## INSTRUCTIONS TO FOLLOW
Your task is to repeat the listing exactly.

## COLLECTED MATERIAL
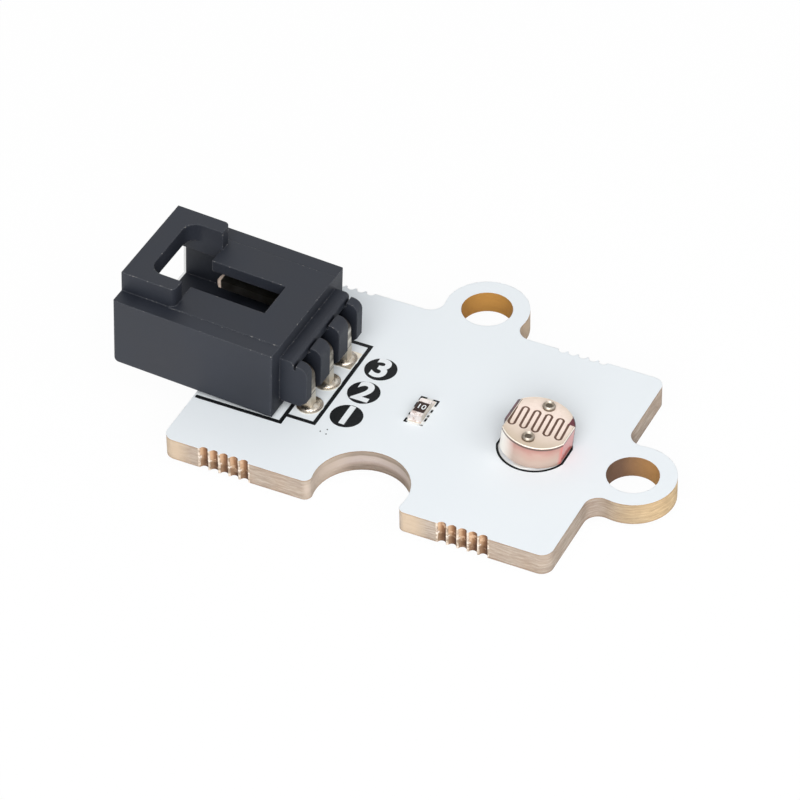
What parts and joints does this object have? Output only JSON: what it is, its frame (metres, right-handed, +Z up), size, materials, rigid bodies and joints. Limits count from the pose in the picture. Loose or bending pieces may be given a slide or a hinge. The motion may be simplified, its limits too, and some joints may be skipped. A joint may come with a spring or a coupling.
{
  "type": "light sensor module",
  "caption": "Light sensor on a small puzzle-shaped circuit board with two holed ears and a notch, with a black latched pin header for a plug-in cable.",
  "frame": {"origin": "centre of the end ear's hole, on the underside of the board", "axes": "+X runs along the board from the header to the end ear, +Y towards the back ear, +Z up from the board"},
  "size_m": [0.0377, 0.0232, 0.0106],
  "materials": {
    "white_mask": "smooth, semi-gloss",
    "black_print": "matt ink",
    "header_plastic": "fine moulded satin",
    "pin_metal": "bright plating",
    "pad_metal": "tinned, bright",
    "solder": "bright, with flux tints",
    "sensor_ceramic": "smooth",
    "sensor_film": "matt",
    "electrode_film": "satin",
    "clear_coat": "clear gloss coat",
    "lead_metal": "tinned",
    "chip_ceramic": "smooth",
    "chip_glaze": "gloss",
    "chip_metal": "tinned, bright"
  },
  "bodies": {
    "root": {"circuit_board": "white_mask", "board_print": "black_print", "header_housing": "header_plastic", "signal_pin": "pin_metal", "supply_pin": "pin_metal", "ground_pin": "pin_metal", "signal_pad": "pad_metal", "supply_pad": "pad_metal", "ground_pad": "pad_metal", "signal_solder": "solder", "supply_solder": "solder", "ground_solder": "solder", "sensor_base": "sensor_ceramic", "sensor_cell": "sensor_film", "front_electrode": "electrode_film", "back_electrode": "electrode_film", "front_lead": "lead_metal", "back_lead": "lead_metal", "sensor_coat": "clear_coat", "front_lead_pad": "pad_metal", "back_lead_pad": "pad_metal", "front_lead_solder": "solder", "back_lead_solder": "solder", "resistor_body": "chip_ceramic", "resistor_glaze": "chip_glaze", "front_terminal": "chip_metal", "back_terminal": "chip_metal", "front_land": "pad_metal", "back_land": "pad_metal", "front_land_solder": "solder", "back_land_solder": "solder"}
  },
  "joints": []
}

## TASK OUTPUT
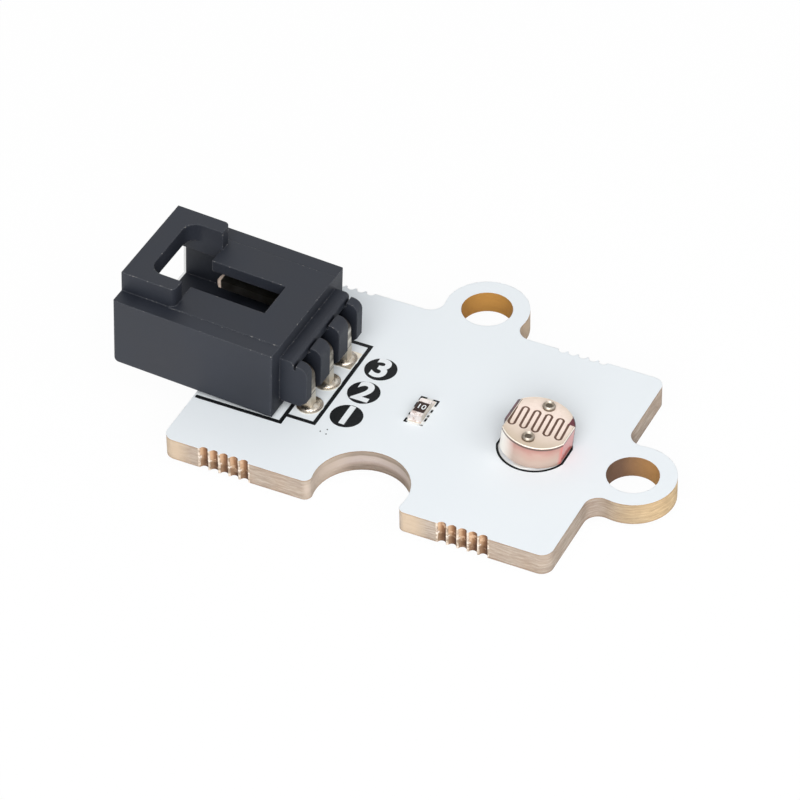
What parts and joints does this object have? Output only JSON: what it is, its frame (metres, right-handed, +Z up), size, materials, rigid bodies and joints. Limits count from the pose in the picture. Loose or bending pieces may be given a slide or a hinge. The motion may be simplified, its limits too, and some joints may be skipped. A joint may come with a spring or a coupling.
{
  "type": "light sensor module",
  "caption": "Light sensor on a small puzzle-shaped circuit board with two holed ears and a notch, with a black latched pin header for a plug-in cable.",
  "frame": {"origin": "centre of the end ear's hole, on the underside of the board", "axes": "+X runs along the board from the header to the end ear, +Y towards the back ear, +Z up from the board"},
  "size_m": [0.0377, 0.0232, 0.0106],
  "materials": {
    "white_mask": "smooth, semi-gloss",
    "black_print": "matt ink",
    "header_plastic": "fine moulded satin",
    "pin_metal": "bright plating",
    "pad_metal": "tinned, bright",
    "solder": "bright, with flux tints",
    "sensor_ceramic": "smooth",
    "sensor_film": "matt",
    "electrode_film": "satin",
    "clear_coat": "clear gloss coat",
    "lead_metal": "tinned",
    "chip_ceramic": "smooth",
    "chip_glaze": "gloss",
    "chip_metal": "tinned, bright"
  },
  "bodies": {
    "root": {"circuit_board": "white_mask", "board_print": "black_print", "header_housing": "header_plastic", "signal_pin": "pin_metal", "supply_pin": "pin_metal", "ground_pin": "pin_metal", "signal_pad": "pad_metal", "supply_pad": "pad_metal", "ground_pad": "pad_metal", "signal_solder": "solder", "supply_solder": "solder", "ground_solder": "solder", "sensor_base": "sensor_ceramic", "sensor_cell": "sensor_film", "front_electrode": "electrode_film", "back_electrode": "electrode_film", "front_lead": "lead_metal", "back_lead": "lead_metal", "sensor_coat": "clear_coat", "front_lead_pad": "pad_metal", "back_lead_pad": "pad_metal", "front_lead_solder": "solder", "back_lead_solder": "solder", "resistor_body": "chip_ceramic", "resistor_glaze": "chip_glaze", "front_terminal": "chip_metal", "back_terminal": "chip_metal", "front_land": "pad_metal", "back_land": "pad_metal", "front_land_solder": "solder", "back_land_solder": "solder"}
  },
  "joints": []
}